For further information, contact Judge Charles J. Kahn, Jr., Chairman, Judicial Ethics Advisory Committee, 301 Martin Luther King, Jr., Blvd., Tallahassee, FL 32399-1850
Judge Charles J. Kahn, Jr.
Judge Lisa D. Kahn
Judge Phyllis D. Kotey
Judge Scott J. Silverman
Copies furnished to:
Justice Peggy Quince
All Committee Members
All Members of the J.Q.C.
Office of the State Courts Administrator (Name of inquiring judge deleted from this copy)

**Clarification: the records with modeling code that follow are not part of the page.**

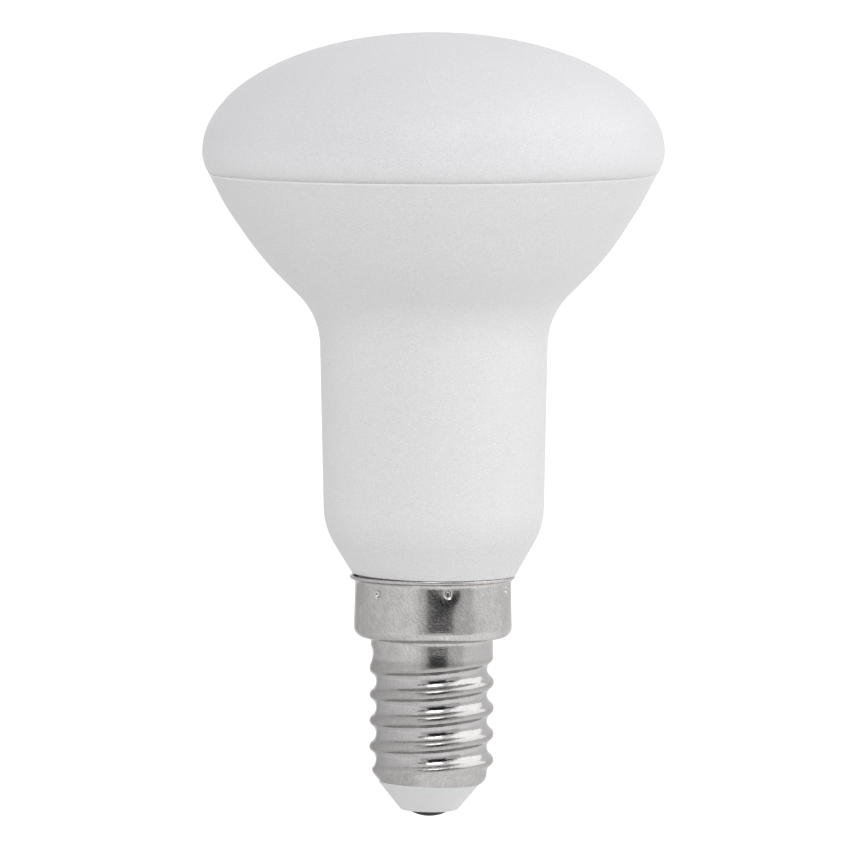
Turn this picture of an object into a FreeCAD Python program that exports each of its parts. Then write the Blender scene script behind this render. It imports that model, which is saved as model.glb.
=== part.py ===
import FreeCAD, Part
import math
import os

# A reflector bulb of the 50 mm class on a small Edison screw cap.
# An opal dome sits in the rim of a flared white housing. The housing's stepped spigot stands in
# a cap drawn from one thin sheet: a rolled thread, a plain neck and a wider skirt with a turned-out
# lip, held by six punched crimps. A white insulator closes the cap and carries the centre contact.
# The origin is the lowest point of the centre contact. +Z runs up the lamp's axis to the dome, and
# the side of the photograph is -Y. Lengths are in millimetres and angles in degrees.

# Centre contact: a domed head on a shank pressed into the insulator
contact_radius = 2.15
contact_dome_height = 0.6
contact_edge_height = 0.08
shank_radius = 0.9

# Insulator: a cone under the cap's lower edge, with a stem and a retaining ring inside the cap
insulator_cone_height = 2.92
insulator_cone_angle = 40.6
insulator_nose_rounding = 0.5
insulator_overhang = 0.03
insulator_clearance = 0.1
retaining_ring_height = 1.6

# Cap: one sheet, from the curled lower edge up to the lip
sheet = 0.25
shell_height = 15.88
curl_bend = 1.35
curl_turn = 62.7
thread_pitch = 2.822
thread_crest_radius = 6.74
thread_depth = 0.71
thread_crest_rounding = 0.65
thread_first_crest = 2.5
thread_start_length = 2.4
thread_end_level = 14.45
thread_end_length = 1.5
neck_radius = 6.63
skirt_radius = 8.57
skirt_height = 6.77
skirt_corner_rounding = 1.2
lip_reach = 0.4
lip_flare_height = 0.4
lip_edge = 0.15

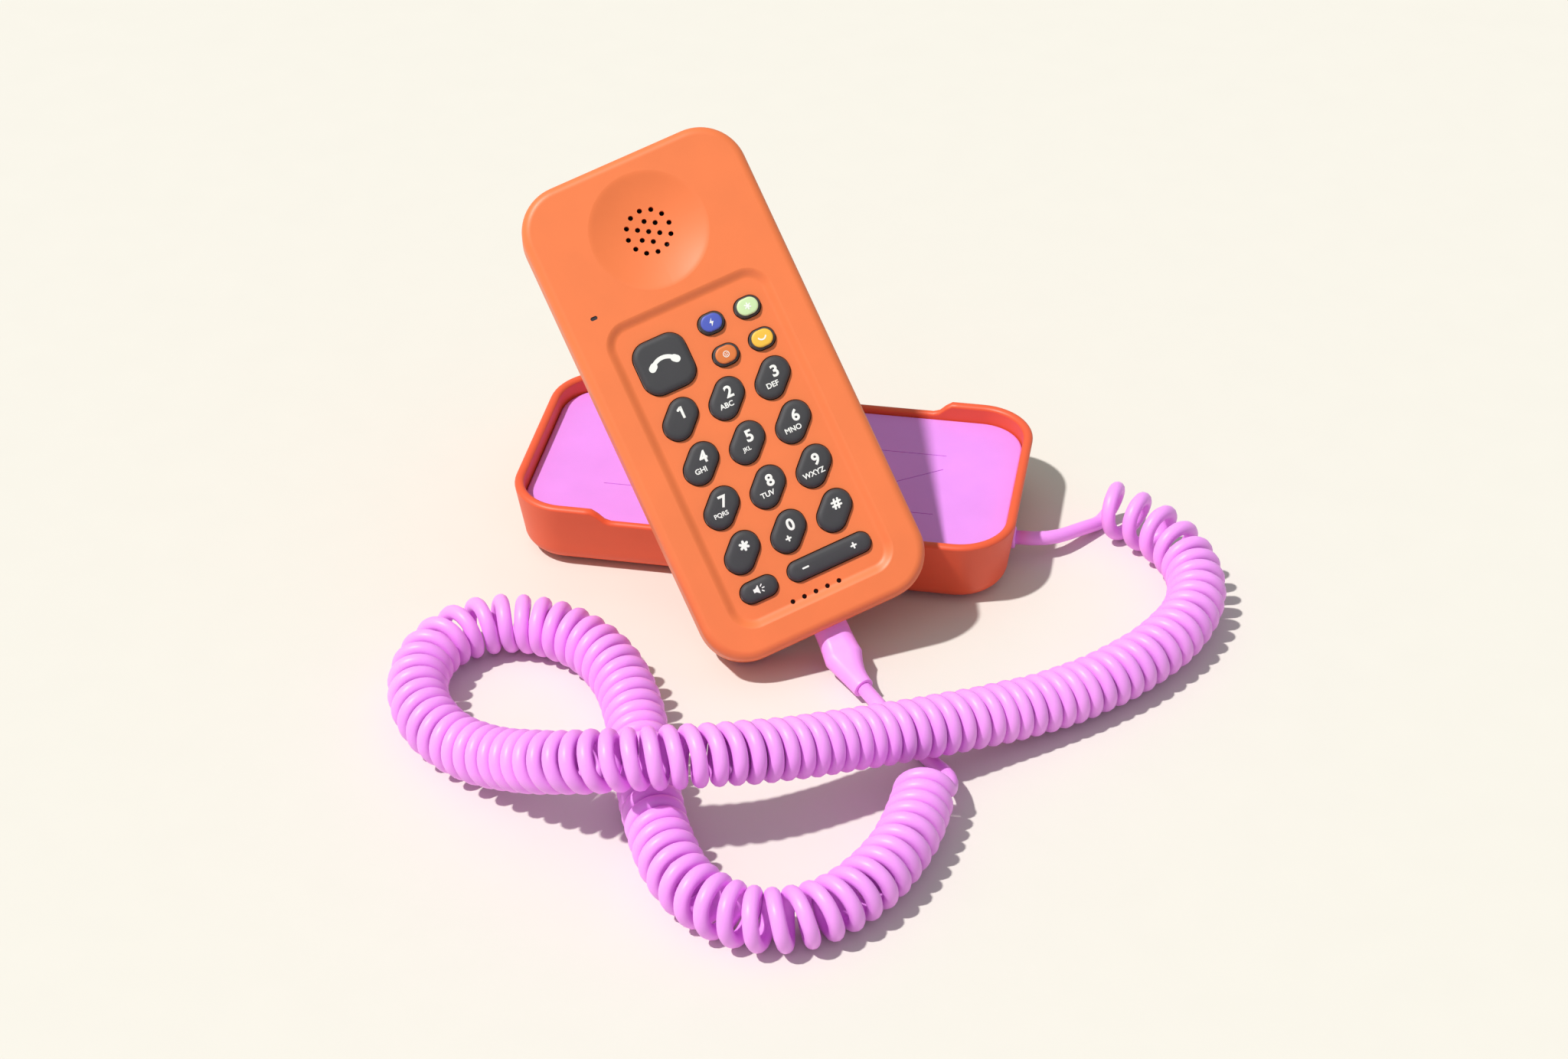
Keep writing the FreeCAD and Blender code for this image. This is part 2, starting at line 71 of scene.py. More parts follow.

1The Judicial Ethics Advisory Committee has appointed an Election Practices Subcommittee. The purpose of this subcommittee is to give immediate responses to campaign questions in instances where the normal Committee procedure would not provide a response in time to be useful to the inquiring candidate or judge. Opinions designated with the "(Election)" notation are opinions of the Election Practices Subcommittee of the Judicial Ethics Advisory Committee, and have the same authority as an opinion of the whole Committee.